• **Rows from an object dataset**
::::::::

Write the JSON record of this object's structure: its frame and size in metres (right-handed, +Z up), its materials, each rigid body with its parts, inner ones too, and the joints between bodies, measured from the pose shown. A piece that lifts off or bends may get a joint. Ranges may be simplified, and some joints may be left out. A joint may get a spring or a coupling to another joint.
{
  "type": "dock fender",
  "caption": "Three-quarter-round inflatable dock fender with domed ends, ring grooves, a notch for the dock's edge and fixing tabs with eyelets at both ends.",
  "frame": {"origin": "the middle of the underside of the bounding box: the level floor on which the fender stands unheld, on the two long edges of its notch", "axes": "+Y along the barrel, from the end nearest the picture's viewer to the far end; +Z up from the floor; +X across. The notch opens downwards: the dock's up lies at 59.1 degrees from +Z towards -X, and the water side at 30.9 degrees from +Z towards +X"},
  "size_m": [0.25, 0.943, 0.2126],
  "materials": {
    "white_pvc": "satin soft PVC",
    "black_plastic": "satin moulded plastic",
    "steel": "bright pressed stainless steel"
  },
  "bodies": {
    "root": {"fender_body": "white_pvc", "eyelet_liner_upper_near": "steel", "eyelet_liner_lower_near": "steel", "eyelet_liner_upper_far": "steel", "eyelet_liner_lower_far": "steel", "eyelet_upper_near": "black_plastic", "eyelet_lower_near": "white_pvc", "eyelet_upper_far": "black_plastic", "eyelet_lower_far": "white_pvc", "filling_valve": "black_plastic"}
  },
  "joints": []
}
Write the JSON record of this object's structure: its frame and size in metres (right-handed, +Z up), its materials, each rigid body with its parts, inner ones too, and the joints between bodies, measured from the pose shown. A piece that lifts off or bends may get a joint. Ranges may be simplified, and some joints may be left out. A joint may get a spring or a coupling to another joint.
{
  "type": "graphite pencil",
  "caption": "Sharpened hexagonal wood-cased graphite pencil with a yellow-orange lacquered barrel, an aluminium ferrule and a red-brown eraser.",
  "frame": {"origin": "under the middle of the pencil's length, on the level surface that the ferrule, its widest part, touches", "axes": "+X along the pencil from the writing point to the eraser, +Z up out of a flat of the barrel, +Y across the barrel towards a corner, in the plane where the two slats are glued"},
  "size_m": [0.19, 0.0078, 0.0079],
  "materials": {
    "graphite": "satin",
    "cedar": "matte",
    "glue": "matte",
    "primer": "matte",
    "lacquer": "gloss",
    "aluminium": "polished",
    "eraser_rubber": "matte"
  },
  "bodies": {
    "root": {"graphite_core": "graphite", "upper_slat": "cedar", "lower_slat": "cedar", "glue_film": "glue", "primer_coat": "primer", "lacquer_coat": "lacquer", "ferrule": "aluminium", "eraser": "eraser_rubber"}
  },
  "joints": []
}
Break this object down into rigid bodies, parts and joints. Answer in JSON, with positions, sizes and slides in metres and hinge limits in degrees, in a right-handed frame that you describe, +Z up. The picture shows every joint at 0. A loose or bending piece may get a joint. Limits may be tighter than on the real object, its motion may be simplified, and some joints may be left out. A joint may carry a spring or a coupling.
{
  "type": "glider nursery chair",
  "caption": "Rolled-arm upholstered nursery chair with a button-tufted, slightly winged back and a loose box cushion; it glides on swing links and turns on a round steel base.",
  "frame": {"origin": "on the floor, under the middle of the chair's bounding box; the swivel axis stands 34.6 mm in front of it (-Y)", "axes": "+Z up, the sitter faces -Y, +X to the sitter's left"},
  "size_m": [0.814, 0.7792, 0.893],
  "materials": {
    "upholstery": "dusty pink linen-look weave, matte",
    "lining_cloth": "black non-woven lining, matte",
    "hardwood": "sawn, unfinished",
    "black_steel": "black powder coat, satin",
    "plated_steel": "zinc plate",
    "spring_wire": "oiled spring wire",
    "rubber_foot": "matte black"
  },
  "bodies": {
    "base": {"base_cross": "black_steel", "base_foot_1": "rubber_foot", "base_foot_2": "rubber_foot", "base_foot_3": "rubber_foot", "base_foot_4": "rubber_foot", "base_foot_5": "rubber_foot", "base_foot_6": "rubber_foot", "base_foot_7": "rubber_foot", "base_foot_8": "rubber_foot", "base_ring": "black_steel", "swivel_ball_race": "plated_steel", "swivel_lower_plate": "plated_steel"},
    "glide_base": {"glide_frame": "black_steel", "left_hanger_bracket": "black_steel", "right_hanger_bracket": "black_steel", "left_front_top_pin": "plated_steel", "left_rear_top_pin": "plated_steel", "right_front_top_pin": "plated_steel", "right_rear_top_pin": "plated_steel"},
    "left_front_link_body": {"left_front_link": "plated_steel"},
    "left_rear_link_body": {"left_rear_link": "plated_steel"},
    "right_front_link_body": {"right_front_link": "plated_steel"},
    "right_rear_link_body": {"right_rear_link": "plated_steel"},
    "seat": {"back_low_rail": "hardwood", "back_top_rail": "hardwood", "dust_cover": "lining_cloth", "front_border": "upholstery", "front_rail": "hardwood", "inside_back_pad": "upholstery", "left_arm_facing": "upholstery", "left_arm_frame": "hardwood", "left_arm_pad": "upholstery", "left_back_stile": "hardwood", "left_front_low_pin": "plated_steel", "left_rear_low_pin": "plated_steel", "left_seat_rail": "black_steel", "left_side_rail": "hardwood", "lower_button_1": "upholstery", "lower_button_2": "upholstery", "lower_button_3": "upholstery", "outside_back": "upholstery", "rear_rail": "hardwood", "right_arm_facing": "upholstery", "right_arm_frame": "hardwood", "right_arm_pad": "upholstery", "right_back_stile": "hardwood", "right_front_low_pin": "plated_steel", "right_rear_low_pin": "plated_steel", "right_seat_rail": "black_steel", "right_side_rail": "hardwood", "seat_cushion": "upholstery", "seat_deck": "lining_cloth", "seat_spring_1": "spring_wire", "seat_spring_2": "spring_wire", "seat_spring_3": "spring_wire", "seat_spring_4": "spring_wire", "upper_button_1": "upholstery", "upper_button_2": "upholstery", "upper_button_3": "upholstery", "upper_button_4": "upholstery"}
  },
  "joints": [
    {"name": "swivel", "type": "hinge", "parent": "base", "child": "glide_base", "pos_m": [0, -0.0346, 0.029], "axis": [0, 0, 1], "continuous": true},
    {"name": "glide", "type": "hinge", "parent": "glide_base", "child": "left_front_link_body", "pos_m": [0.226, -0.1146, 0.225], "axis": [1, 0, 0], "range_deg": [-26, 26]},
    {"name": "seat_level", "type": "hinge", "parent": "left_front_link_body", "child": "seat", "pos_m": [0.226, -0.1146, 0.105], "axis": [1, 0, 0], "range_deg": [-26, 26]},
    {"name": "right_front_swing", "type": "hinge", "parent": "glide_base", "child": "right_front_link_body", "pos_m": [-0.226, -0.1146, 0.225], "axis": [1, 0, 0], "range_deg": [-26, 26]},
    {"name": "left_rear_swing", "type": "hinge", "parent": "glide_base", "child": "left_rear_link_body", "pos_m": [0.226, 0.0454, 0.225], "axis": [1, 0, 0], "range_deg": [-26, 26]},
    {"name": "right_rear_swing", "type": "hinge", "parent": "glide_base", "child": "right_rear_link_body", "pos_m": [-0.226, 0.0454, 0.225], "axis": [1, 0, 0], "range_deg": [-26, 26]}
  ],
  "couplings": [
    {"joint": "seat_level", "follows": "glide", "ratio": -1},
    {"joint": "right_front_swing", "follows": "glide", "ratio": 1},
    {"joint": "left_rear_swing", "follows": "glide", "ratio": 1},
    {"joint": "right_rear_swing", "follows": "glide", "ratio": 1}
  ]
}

::::::::

• **Given instruction**
Reproduce the records above exactly as they appear.

• **Exercise answer**
Write the JSON record of this object's structure: its frame and size in metres (right-handed, +Z up), its materials, each rigid body with its parts, inner ones too, and the joints between bodies, measured from the pose shown. A piece that lifts off or bends may get a joint. Ranges may be simplified, and some joints may be left out. A joint may get a spring or a coupling to another joint.
{
  "type": "dock fender",
  "caption": "Three-quarter-round inflatable dock fender with domed ends, ring grooves, a notch for the dock's edge and fixing tabs with eyelets at both ends.",
  "frame": {"origin": "the middle of the underside of the bounding box: the level floor on which the fender stands unheld, on the two long edges of its notch", "axes": "+Y along the barrel, from the end nearest the picture's viewer to the far end; +Z up from the floor; +X across. The notch opens downwards: the dock's up lies at 59.1 degrees from +Z towards -X, and the water side at 30.9 degrees from +Z towards +X"},
  "size_m": [0.25, 0.943, 0.2126],
  "materials": {
    "white_pvc": "satin soft PVC",
    "black_plastic": "satin moulded plastic",
    "steel": "bright pressed stainless steel"
  },
  "bodies": {
    "root": {"fender_body": "white_pvc", "eyelet_liner_upper_near": "steel", "eyelet_liner_lower_near": "steel", "eyelet_liner_upper_far": "steel", "eyelet_liner_lower_far": "steel", "eyelet_upper_near": "black_plastic", "eyelet_lower_near": "white_pvc", "eyelet_upper_far": "black_plastic", "eyelet_lower_far": "white_pvc", "filling_valve": "black_plastic"}
  },
  "joints": []
}
Write the JSON record of this object's structure: its frame and size in metres (right-handed, +Z up), its materials, each rigid body with its parts, inner ones too, and the joints between bodies, measured from the pose shown. A piece that lifts off or bends may get a joint. Ranges may be simplified, and some joints may be left out. A joint may get a spring or a coupling to another joint.
{
  "type": "graphite pencil",
  "caption": "Sharpened hexagonal wood-cased graphite pencil with a yellow-orange lacquered barrel, an aluminium ferrule and a red-brown eraser.",
  "frame": {"origin": "under the middle of the pencil's length, on the level surface that the ferrule, its widest part, touches", "axes": "+X along the pencil from the writing point to the eraser, +Z up out of a flat of the barrel, +Y across the barrel towards a corner, in the plane where the two slats are glued"},
  "size_m": [0.19, 0.0078, 0.0079],
  "materials": {
    "graphite": "satin",
    "cedar": "matte",
    "glue": "matte",
    "primer": "matte",
    "lacquer": "gloss",
    "aluminium": "polished",
    "eraser_rubber": "matte"
  },
  "bodies": {
    "root": {"graphite_core": "graphite", "upper_slat": "cedar", "lower_slat": "cedar", "glue_film": "glue", "primer_coat": "primer", "lacquer_coat": "lacquer", "ferrule": "aluminium", "eraser": "eraser_rubber"}
  },
  "joints": []
}
Break this object down into rigid bodies, parts and joints. Answer in JSON, with positions, sizes and slides in metres and hinge limits in degrees, in a right-handed frame that you describe, +Z up. The picture shows every joint at 0. A loose or bending piece may get a joint. Limits may be tighter than on the real object, its motion may be simplified, and some joints may be left out. A joint may carry a spring or a coupling.
{
  "type": "glider nursery chair",
  "caption": "Rolled-arm upholstered nursery chair with a button-tufted, slightly winged back and a loose box cushion; it glides on swing links and turns on a round steel base.",
  "frame": {"origin": "on the floor, under the middle of the chair's bounding box; the swivel axis stands 34.6 mm in front of it (-Y)", "axes": "+Z up, the sitter faces -Y, +X to the sitter's left"},
  "size_m": [0.814, 0.7792, 0.893],
  "materials": {
    "upholstery": "dusty pink linen-look weave, matte",
    "lining_cloth": "black non-woven lining, matte",
    "hardwood": "sawn, unfinished",
    "black_steel": "black powder coat, satin",
    "plated_steel": "zinc plate",
    "spring_wire": "oiled spring wire",
    "rubber_foot": "matte black"
  },
  "bodies": {
    "base": {"base_cross": "black_steel", "base_foot_1": "rubber_foot", "base_foot_2": "rubber_foot", "base_foot_3": "rubber_foot", "base_foot_4": "rubber_foot", "base_foot_5": "rubber_foot", "base_foot_6": "rubber_foot", "base_foot_7": "rubber_foot", "base_foot_8": "rubber_foot", "base_ring": "black_steel", "swivel_ball_race": "plated_steel", "swivel_lower_plate": "plated_steel"},
    "glide_base": {"glide_frame": "black_steel", "left_hanger_bracket": "black_steel", "right_hanger_bracket": "black_steel", "left_front_top_pin": "plated_steel", "left_rear_top_pin": "plated_steel", "right_front_top_pin": "plated_steel", "right_rear_top_pin": "plated_steel"},
    "left_front_link_body": {"left_front_link": "plated_steel"},
    "left_rear_link_body": {"left_rear_link": "plated_steel"},
    "right_front_link_body": {"right_front_link": "plated_steel"},
    "right_rear_link_body": {"right_rear_link": "plated_steel"},
    "seat": {"back_low_rail": "hardwood", "back_top_rail": "hardwood", "dust_cover": "lining_cloth", "front_border": "upholstery", "front_rail": "hardwood", "inside_back_pad": "upholstery", "left_arm_facing": "upholstery", "left_arm_frame": "hardwood", "left_arm_pad": "upholstery", "left_back_stile": "hardwood", "left_front_low_pin": "plated_steel", "left_rear_low_pin": "plated_steel", "left_seat_rail": "black_steel", "left_side_rail": "hardwood", "lower_button_1": "upholstery", "lower_button_2": "upholstery", "lower_button_3": "upholstery", "outside_back": "upholstery", "rear_rail": "hardwood", "right_arm_facing": "upholstery", "right_arm_frame": "hardwood", "right_arm_pad": "upholstery", "right_back_stile": "hardwood", "right_front_low_pin": "plated_steel", "right_rear_low_pin": "plated_steel", "right_seat_rail": "black_steel", "right_side_rail": "hardwood", "seat_cushion": "upholstery", "seat_deck": "lining_cloth", "seat_spring_1": "spring_wire", "seat_spring_2": "spring_wire", "seat_spring_3": "spring_wire", "seat_spring_4": "spring_wire", "upper_button_1": "upholstery", "upper_button_2": "upholstery", "upper_button_3": "upholstery", "upper_button_4": "upholstery"}
  },
  "joints": [
    {"name": "swivel", "type": "hinge", "parent": "base", "child": "glide_base", "pos_m": [0, -0.0346, 0.029], "axis": [0, 0, 1], "continuous": true},
    {"name": "glide", "type": "hinge", "parent": "glide_base", "child": "left_front_link_body", "pos_m": [0.226, -0.1146, 0.225], "axis": [1, 0, 0], "range_deg": [-26, 26]},
    {"name": "seat_level", "type": "hinge", "parent": "left_front_link_body", "child": "seat", "pos_m": [0.226, -0.1146, 0.105], "axis": [1, 0, 0], "range_deg": [-26, 26]},
    {"name": "right_front_swing", "type": "hinge", "parent": "glide_base", "child": "right_front_link_body", "pos_m": [-0.226, -0.1146, 0.225], "axis": [1, 0, 0], "range_deg": [-26, 26]},
    {"name": "left_rear_swing", "type": "hinge", "parent": "glide_base", "child": "left_rear_link_body", "pos_m": [0.226, 0.0454, 0.225], "axis": [1, 0, 0], "range_deg": [-26, 26]},
    {"name": "right_rear_swing", "type": "hinge", "parent": "glide_base", "child": "right_rear_link_body", "pos_m": [-0.226, 0.0454, 0.225], "axis": [1, 0, 0], "range_deg": [-26, 26]}
  ],
  "couplings": [
    {"joint": "seat_level", "follows": "glide", "ratio": -1},
    {"joint": "right_front_swing", "follows": "glide", "ratio": 1},
    {"joint": "left_rear_swing", "follows": "glide", "ratio": 1},
    {"joint": "right_rear_swing", "follows": "glide", "ratio": 1}
  ]
}